Paul-led panel considers Fed abolishment bill

Discussion in 'Economics' started by Banjo, May 4, 2012.

  1. Brass

    Brass

    It's destructive rather than competitive. If you look beyond your nose, destroying competition does not help the consumer.

    I'm not going to narrate to you, or summarize for you, either the book or the subsequent web site I posted. If you don't understand the inherent dangers of the kind of monopoly we are discussing, and are content rewriting history to suit your narrative, then I have better things to do. Maybe I'll wash my hair.
     
    #41     May 8, 2012
  2. achilles28

    achilles28

    Competition can only be destroyed by offering a superior product or service at the lowest possible price. That's what you don't understand. Monopolies only exist, at least in the free market, because they are the best provider in the market, at the cheapest price. As soon as a competitor comes up with something cheaper, or better, which offers more value to consumers, market share weighs to the new entrant. The circumstances you allude too don't exist. They can't exist. Standard oil proves it.
     
    #42     May 8, 2012
  3. You don't need to go back that far in time.
    Apple exists today only because, at the time Microsoft was at its peak, the threat and actual existence of anti-trust litigation against it gave Apple the breathing space it needed to keep going and begin the streak it's on today.
    Most non-extremists understand what anti-trust legislation does, and why it exists.
     
    #43     May 8, 2012
  4. piezoe

    piezoe

    Though I would have to agree that capitalism is the best and healthiest economic model.. That's about all in your post I can agree with. Self-policing results in chaos, monopolies and crony capitalism. Markets, when left alone do self correct, eventually. We saw what happens when they self-correct: Disaster! We tried laissez faire under Greenspan, our chief regulator that did not believe in regulation. We know what happened. The proper role of government is to protect free enterprise from the capitalists. The U.S. has failed mightily in that role.

    Excessive government spending, much of it in the form of corporate welfare, is a separate topic.
     
    #44     May 8, 2012
  5. piezoe

    piezoe

    Have you totally lost your mind?
     
    #45     May 8, 2012
  6. plyka

    plyka

    Of course capitalism isn't perfect, nothing is. That's why in a pure laissez-faire capitalist system, you have a self-regulating process. If someone makes the mistake of investing in a bad industry, they lose their money and go out of business. If a bank takes too many risks, the depositors take their money and the bank goes bankrupt. If a hedge fund is overleveraged, guess what, they go out of business when things go bad.

    Also, people typically don't take bad risks, because there is no one to save them from going bankrupt when they make bad decisions. There were a litany of reasons why this latest financial market crash came about, but one of the major reasons was overleverage and not taking into account appropriate risk levels. Why do you think this was? In a capitalist system, would this have happened? No. The reason it came about was because they weren't really taking abnormal risks from THEIR perspective.
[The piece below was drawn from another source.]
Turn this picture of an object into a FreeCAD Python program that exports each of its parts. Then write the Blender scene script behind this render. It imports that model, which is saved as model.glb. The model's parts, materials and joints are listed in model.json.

    Every time there has been trouble the government came to the rescue. Whether it was long term capital management and the Asian crisis in 1998, the latin American debt crisis, etc. The FED and government came to the rescue. So if you're a participant, you must add this new variable into your risk measuring algorithm.

    Assume that the risks they took (on average) were obscene in the 2000's. They would have been obscene, if they didn't have the extra variable of the FED/Gov coming to the rescue. With that backstop, it reduces your risk and allows you to take more risky bets. If the financial sector believed that no one would be their to bail them out, would they have taken the same risks? Of course not, you don't get that far by taking bad risks. And the few that did, would have gone out of business.

    So taking into consideration the gov/fed backstop, the risks they took from their perspective were not out of line. If they made profits, they would get to keep them, if they didn't and were about to go out of business, the government would save them. It's one of the reasons why they took such huge bets.
     
    #46     May 8, 2012
  7. achilles28

    achilles28

    And had the Apple not been sparred, no other OS would enter the market to compete with Bill Gates? And you know this how, exactly? Can you show us your crystal ball?
     
    #47     May 8, 2012
  8. achilles28

    achilles28

    Enlighten us. Perhaps you'll succeed where Brass failed.
     
    #48     May 8, 2012
  9. Brass

    Brass

    The beauty of laissez-faire capitalism is that it requires no thinking and suits the monied interests very well. And it helps the monied interests that the rest are not doing any thinking. In this manner of non-thinking, Invisible Hand economics has its parallel in Intelligent Design: "Fuck science, god did it." Talk to the Invisible Hand.
     
    #49     May 8, 2012
  10. It wasn't just OS's that Microsoft was stifling. This was only a few years ago, you know. It's not like you have to read a big brick of a book to remember everything that Microsoft was up to.